When you only have 4 DBs on the field, there’s a good chance you will have to match a tight end with a linebacker, which is favorable when the tight end is a talented receiver like Darnell Washington.


Here, Georgia comes out with both TEs in the core, creating a heavy, condensed look. LSU has to honor that and load the box, which creates a favorable look for what ends up being a 4 man, spread-out pass concept. The down safety is unable to get depth to match the post from the Z due to his alignment. With the post safety doing a poor job, it’s an easy pitch and catch. It’s very difficult for a defense to honor spread things from condensed alignments.


They’ll also manipulate the location of DBs with alignments. Georgia gets into empty in a 3×2 formation into boundary (FIB) look with both TEs to the boundary. LSU puts the down safety to the passing strength and since they’re in base and don’t have a 5th DB on the field, Harold Perkins ends up on a slot receiver in space to the field. The alternative is having 2 linebackers into the boundary with Bowers and Washington, two skilled pass catchers in space, out wide. Neither option is good.


Condensed, 2 TE alignments will also create really favorable looks for your play-action shot plays, like Kyle Shanahan’s HEAT. Most play-action shots are geared toward punishing loaded boxes and heavy defensive personnel packages, so the use of two tight ends in condensed alignments will give you these looks since teams have to honor the run with 7 big bodies in the core. LSU gives them a single high look (again, in base), which is a very juicy play-action look for an offense.


As an aside from the broader point, HEAT is great because it presents initially like a post/over concept, which defenses will often answer by making an “over” call from the CB. This tells the safety to drive on the deep over, and the CB to the side it comes from to replace him in the deep middle to cut off the post.
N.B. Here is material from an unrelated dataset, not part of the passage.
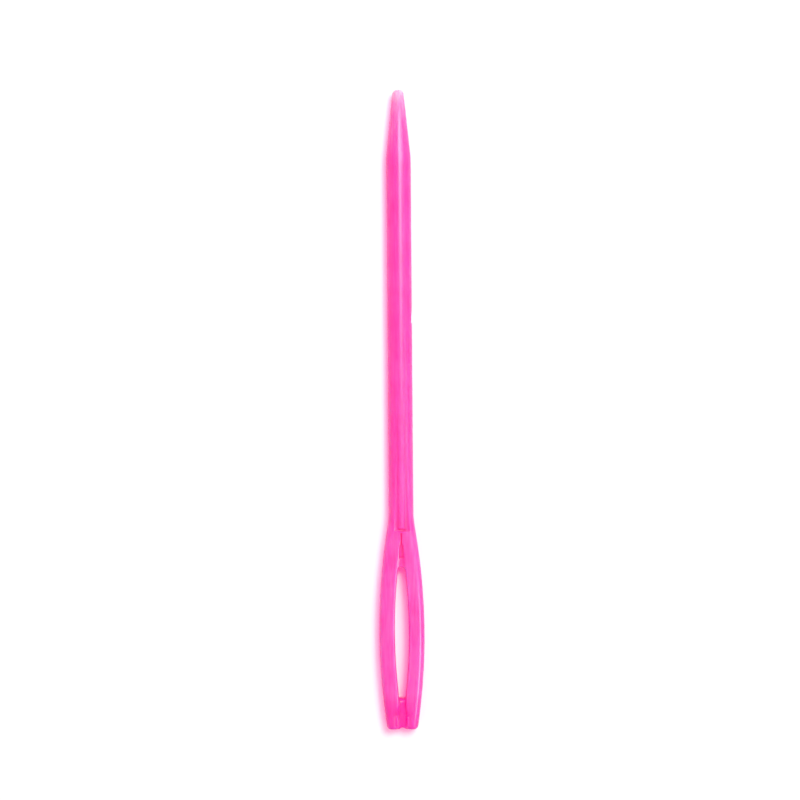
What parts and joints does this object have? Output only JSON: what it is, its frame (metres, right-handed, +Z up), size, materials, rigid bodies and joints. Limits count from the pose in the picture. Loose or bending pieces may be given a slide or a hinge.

What heat does is present that look and have the over route sit down or break back out against man, which messes with your rules defensively. LSU does that here, which opens up the Miami route. I think this is the best shot play in football, and everyone should carry it.


Fundamentally, 12 personnel is a run-friendly grouping for the offense, and Georgia will use their big bodies to create extra gaps in these tight bunches, and run duo. Brock Bowers, their best pass catcher (who also weighs 230+ pounds), destroys an All-SEC linebacker at the point of attack. If you want to answer what they do from 12 in the spread passing game with more coverage bodies and get into nickel, they can simply align in or motion into stuff like this and make those coverage bodies match up with bigger bodies in the run fit. LSU doesn’t do that here, they’re still in base, but it’s a great demonstration of why you get into trouble if you want to try to lighten up. Watch Washington (270+) pin down the DE as well, you do not want DBs fitting the run in tight spaces with these guys.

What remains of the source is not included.